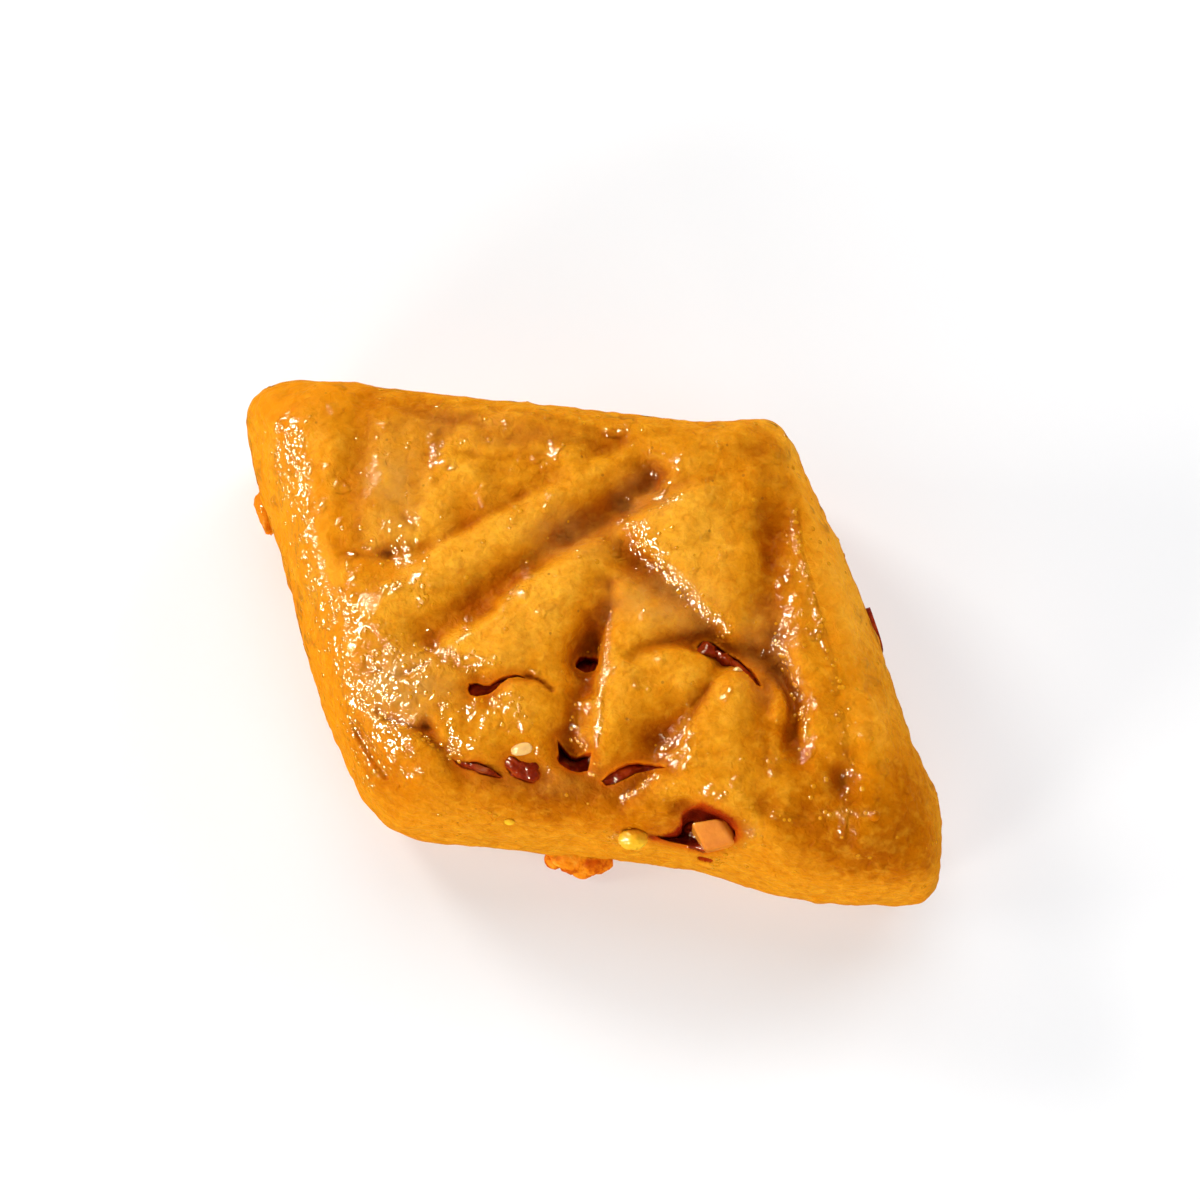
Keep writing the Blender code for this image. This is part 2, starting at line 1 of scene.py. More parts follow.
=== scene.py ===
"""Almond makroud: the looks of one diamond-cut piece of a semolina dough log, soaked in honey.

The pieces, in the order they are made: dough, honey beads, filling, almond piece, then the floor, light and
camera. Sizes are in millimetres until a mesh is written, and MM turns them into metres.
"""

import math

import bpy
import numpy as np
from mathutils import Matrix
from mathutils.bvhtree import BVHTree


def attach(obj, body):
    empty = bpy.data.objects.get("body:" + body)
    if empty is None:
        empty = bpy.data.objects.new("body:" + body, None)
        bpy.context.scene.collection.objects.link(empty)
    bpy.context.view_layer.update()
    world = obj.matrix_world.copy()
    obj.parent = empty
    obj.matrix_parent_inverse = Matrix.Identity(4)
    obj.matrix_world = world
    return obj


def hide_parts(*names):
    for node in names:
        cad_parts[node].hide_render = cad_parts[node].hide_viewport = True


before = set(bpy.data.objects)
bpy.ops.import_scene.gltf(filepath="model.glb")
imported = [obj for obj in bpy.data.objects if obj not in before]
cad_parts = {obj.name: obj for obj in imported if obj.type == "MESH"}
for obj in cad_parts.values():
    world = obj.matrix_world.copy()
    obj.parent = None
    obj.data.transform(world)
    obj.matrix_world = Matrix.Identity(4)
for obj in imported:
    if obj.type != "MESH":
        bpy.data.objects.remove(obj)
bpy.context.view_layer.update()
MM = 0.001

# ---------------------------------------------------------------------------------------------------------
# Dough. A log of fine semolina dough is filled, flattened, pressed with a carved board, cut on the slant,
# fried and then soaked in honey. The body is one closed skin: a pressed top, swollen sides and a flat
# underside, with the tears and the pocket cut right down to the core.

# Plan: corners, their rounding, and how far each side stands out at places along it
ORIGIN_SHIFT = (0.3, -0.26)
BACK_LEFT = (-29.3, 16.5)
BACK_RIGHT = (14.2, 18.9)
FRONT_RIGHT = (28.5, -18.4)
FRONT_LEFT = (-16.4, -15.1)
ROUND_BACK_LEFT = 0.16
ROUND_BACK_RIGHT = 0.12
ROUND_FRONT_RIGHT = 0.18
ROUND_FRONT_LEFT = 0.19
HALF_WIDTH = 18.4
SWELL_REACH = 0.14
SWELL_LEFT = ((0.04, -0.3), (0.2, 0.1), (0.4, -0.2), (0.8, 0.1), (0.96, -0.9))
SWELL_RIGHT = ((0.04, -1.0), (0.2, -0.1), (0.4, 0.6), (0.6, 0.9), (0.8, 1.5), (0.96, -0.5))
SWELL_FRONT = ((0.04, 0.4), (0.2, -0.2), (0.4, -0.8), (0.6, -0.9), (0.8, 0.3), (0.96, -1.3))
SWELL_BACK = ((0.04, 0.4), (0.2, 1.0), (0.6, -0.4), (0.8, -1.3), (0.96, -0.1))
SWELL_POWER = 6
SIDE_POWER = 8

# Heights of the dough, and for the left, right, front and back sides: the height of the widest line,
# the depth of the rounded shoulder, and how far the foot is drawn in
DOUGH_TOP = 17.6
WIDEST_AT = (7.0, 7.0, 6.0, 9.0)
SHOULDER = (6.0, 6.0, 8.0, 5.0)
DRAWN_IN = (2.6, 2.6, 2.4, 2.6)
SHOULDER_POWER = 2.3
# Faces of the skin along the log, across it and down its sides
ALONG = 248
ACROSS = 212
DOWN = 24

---

## What the exercise asks
Quote only the stretch of lines that starts the data above and ends with the line containing "for node in", both included.

## Problem solution
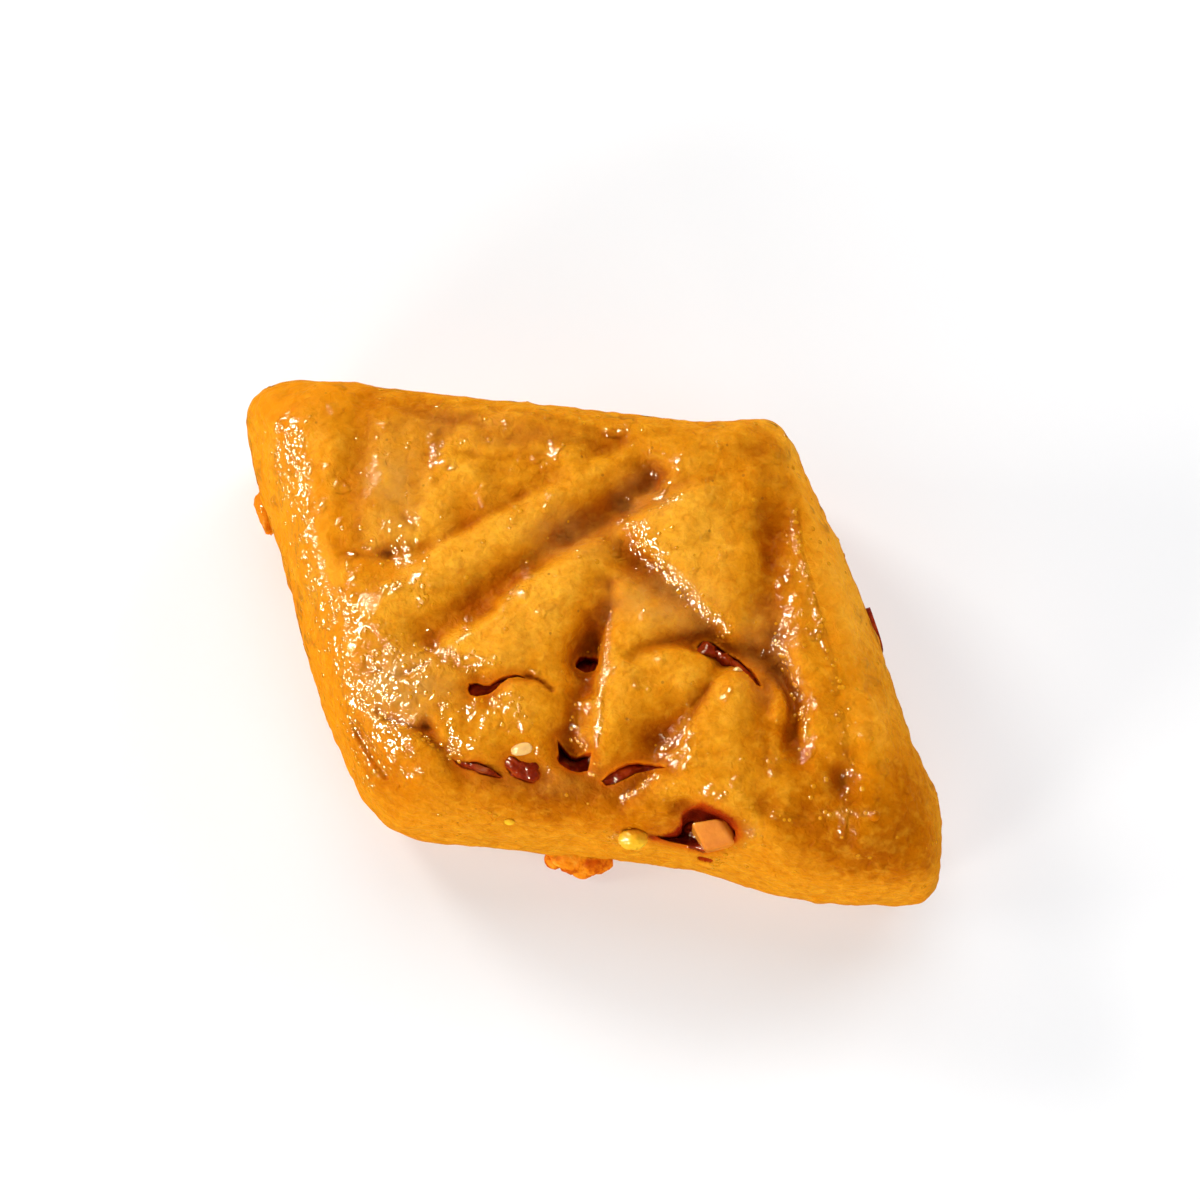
Keep writing the Blender code for this image. This is part 2, starting at line 1 of scene.py. More parts follow.
=== scene.py ===
"""Almond makroud: the looks of one diamond-cut piece of a semolina dough log, soaked in honey.

The pieces, in the order they are made: dough, honey beads, filling, almond piece, then the floor, light and
camera. Sizes are in millimetres until a mesh is written, and MM turns them into metres.
"""

import math

import bpy
import numpy as np
from mathutils import Matrix
from mathutils.bvhtree import BVHTree


def attach(obj, body):
    empty = bpy.data.objects.get("body:" + body)
    if empty is None:
        empty = bpy.data.objects.new("body:" + body, None)
        bpy.context.scene.collection.objects.link(empty)
    bpy.context.view_layer.update()
    world = obj.matrix_world.copy()
    obj.parent = empty
    obj.matrix_parent_inverse = Matrix.Identity(4)
    obj.matrix_world = world
    return obj


def hide_parts(*names):
    for node in names:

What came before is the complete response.